While Jacob toiled for fourteen years in his father-in-law’s
pastures on the upper Euphrates, he acquired two wives and large herds of
sheep. Then, he led all of them a few hundred miles southwest to the land of
his father Isaac between the Dead Sea and the Mediterranean.
The whole flock came to the swift Jabbok stream that flows
from the east into the Jordan just south of the Sea of Galilee. When the people
and the herds came to the north bank of the shallowest stretch of the stream,
Jacob himself was the only man strong enough to wade through the ford. So, one
by one he carried each of the beasts and people across. Then, when he returned
for the last time to the north bank, he met with a man-like individual out of the
favorite fables from those times.
From those ancient times when not even one bridge had been
constructed, some giant of a man would station himself at every place where a
swift stream could be forded. In this story such a man, a keeper of the ford,
appeared, disputing Jacob’s right to ford his stream. He challenged Jacob had
to wrestle with him to win the right to cross the Jabock.
As dawn approached, the story brought in two familiar elements
from such fables. One detail was that Jacob’s opponent was a creature of the
night who must disappear at daybreak.
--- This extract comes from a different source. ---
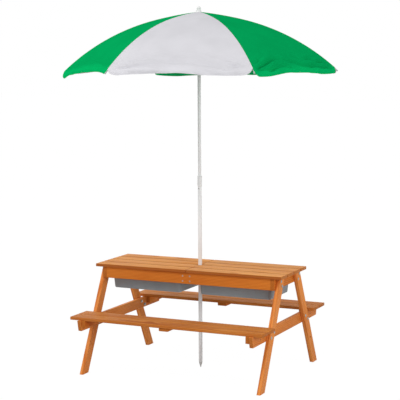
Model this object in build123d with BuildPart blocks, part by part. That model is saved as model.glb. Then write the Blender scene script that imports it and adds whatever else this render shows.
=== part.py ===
from build123d import *
from math import asin, atan2, cos, hypot, pi, radians, sin, sqrt, tan
import os

# A child's picnic table with two lift-out sand and water boxes under its lift-off lids,
# two benches on the same frame, and a folding sunshade whose pole stands in the middle.
# X runs along the table, Y across it and Z up. The origin is on the floor under the pole.

# Table top: two lids, each of four slats, meeting over the middle of the frame
top_height = 490.0
top_length = 940.0
top_width = 320.0
slat_thickness = 14.0
lid_slats = 4
slat_gap = 4.0
lid_gap = 3.0
pole_hole_radius = 12.0
board_round = 2.5

# Battens that hold each lid's slats together and keep it from sliding
lid_batten_width = 40.0
lid_batten_thickness = 14.0
lid_batten_end_gap = 9.0
lid_batten_wall_gap = 8.0

# Frame under the lids
frame_board = 18.0
frame_depth = 52.0
apron_setback = 8.0
rail_outer_x = 435.0
centre_board_width = 70.0
ledge_width = 12.0
ledge_depth = 14.0

# Legs, splayed across the table and bolted outside the end rails and seat beams
leg_width = 48.0
leg_board = 18.0
leg_splay = 26.5
leg_inset = 27.2
leg_top_gap = 4.0

# Benches on two seat beams
bench_height = 277.0
bench_length = 954.0
bench_outer_y = 392.0
bench_slat_width = 73.0
bench_slat_gap = 3.0
beam_depth = 49.0
beam_overhang = 10.0
beam_end_slope = 10.0
beam_corner = 4.0
cleat_depth = 32.0
cleat_width = 18.0
cleat_end_gap = 8.0
cleat_bolt_gap = 15.0
bench_batten_width = 46.0
bench_batten_thickness = 14.0
bench_batten_end_gap = 4.0

# Bolts through each leg: one pair into the end rail, one pair into the seat beam
bolt_shank_radius = 3.0
bolt_hole_clearance = 0.3
bolt_head_radius = 7.0
bolt_head_height = 3.2
bolt_tail = 1.0
washer_radius = 7.5
washer_thickness = 1.2
nut_across_flats = 10.0
nut_thickness = 4.0
bolt_edge_gap = 14.5
bolt_stagger = 11.5

# Sand and water boxes: tapered trays hanging by their rims
box_wall = 2.5
box_depth = 102.0
box_rim_thickness = 3.0
box_rim_drop = 2.0
box_side_gap = 2.0
box_ledge_gap = 2.0
box_taper = 6.0
box_corner = 22.0
box_floor_round = 6.0
box_end_gap = 5.0

# Pole: a lower tube on a ground spike, a collar, and an upper tube that slides into it
lower_pole_radius = 9.0
tube_wall = 1.2
pole_slide_gap = 0.3
guide_gap = 0.6
spike_length = 27.0
spike_tip_radius = 1.5
spike_plug = 40.0
spike_plug_gap = 0.1
collar_base = 859.0
collar_length = 50.0
collar_radius = 10.5
collar_seat = 26.0
collar_bore_gap = 0.1
collar_edge = 1.2
pole_overlap = 60.0

# Push button that pins the upper tube
button_radius = 2.5
button_gap = 0.1
button_drop = 9.0
button_stand_out = 2.6
button_inner_gap = 0.4
button_edge = 0.9

# Sunshade: six ribs hinged on a crown hub
ribs = 6
first_rib_angle = 16.5
crown_height = 1652.0
crown_pivot_radius = 15.0
rib_tip_radius = 629.0
rib_tip_height = 1399.0
rib_bow = 58.0
rib_half_depth = 1.8
rib_bar_width = 3.0
rib_eye_radius = 4.0
rib_cap_radius = 3.0
rib_cap_length = 9.0
rib_cap_round = 1.0
pin_radius = 1.1
pin_running_gap = 0.08
pin_length = 11.0
slot_gap = 0.4
hub_radius = 20.0
hub_half_height = 6.0
hub_cap_height = 3.0
hub_core_radius = 10.0
hub_sink = 8.0

# Stretchers from the ribs down to the runner
stretcher_share = 0.45
stretcher_drop = 8.0
stretcher_length = 332.0
stretcher_half_depth = 1.6
stretcher_eye_radius = 3.4
stretcher_end_radius = 2.6
clip_ear_thickness = 1.2
clip_ear_radius = 3.2
clip_side_gap = 0.3

# Runner that slides on the upper tube
runner_pivot_radius = 14.5
runner_radius = 10.5
runner_bore_gap = 0.1
runner_sleeve = 45.0
runner_head_radius = 20.0
runner_head_half = 6.0
runner_slot_floor = 11.2
runner_edge = 1.5

# Cloth of the shade, with a short frill along its hem
cloth_thickness = 2.0
cloth_seat_gap = 0.8
cloth_opening = 26.0
frill_depth = 28.0
frill_waves = 4
frill_wave_depth = 5.0
frill_end_gap = 8.0
frill_run = 40.0

# Knob on top
knob_stem_radius = 3.0
knob_stem_gap = 0.3
knob_stem_length = 10.0
knob_radius = 10.0
knob_height = 29.0
knob_foot_radius = 14.0
knob_foot_height = 15.0
knob_foot_edge = 2.0

# Clearance of round pieces that stay seated on each other
seat_gap = 0.05

# One overrun for every cut
overrun = 20.0

# Heights and places that follow from the sizes above
lid_underside = top_height - slat_thickness
slat_width = (top_width - (lid_slats - 1) * slat_gap) / lid_slats
lid_length = (top_length - lid_gap) / 2
apron_outer_y = top_width / 2 - apron_setback
apron_inner_y = apron_outer_y - frame_board
rail_inner_x = rail_outer_x - frame_board
frame_bottom = lid_underside - frame_depth
leg_outer_x = rail_outer_x + leg_board
leg_top = lid_underside - leg_top_gap
leg_slope = tan(radians(leg_splay))
leg_foot = leg_width / cos(radians(leg_splay))
rail_middle = lid_underside - frame_depth / 2
foot_middle_y = apron_inner_y - leg_inset + rail_middle * leg_slope
foot_outer_y = foot_middle_y + leg_foot / 2
bench_underside = bench_height - slat_thickness
bench_inner_y = bench_outer_y - 2 * bench_slat_width - bench_slat_gap
beam_bottom = bench_underside - beam_depth
beam_end_y = bench_outer_y + beam_overhang

rim_top = lid_underside - box_rim_drop
rim_underside = rim_top - box_rim_thickness
ledge_inner_y = apron_inner_y - ledge_width
rim_inner_x = centre_board_width / 2 + box_side_gap
rim_outer_x = rail_inner_x - box_side_gap
rim_length = rim_outer_x - rim_inner_x
rim_width = 2 * (apron_inner_y - box_side_gap)
tray_length = rim_length - 2 * box_end_gap
tray_width = 2 * (ledge_inner_y - box_ledge_gap)
box_middle_x = (rim_inner_x + rim_outer_x) / 2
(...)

The other detail was that in such
struggles with otherworldly creatures, one could only triumph by guessing his
opponent’s real name. (We see this element in Grimm’s fairytale about
Rumpelstiltskin.)
To gain his release, Jacob’s opponent gave him the new name
of Israel, with Isra being “to wrestle,” and el
being “a god.”
Since Jacob was the common ancestor of all Jewish people,
they are all Israelites, and they are always ready to wrestle even with God.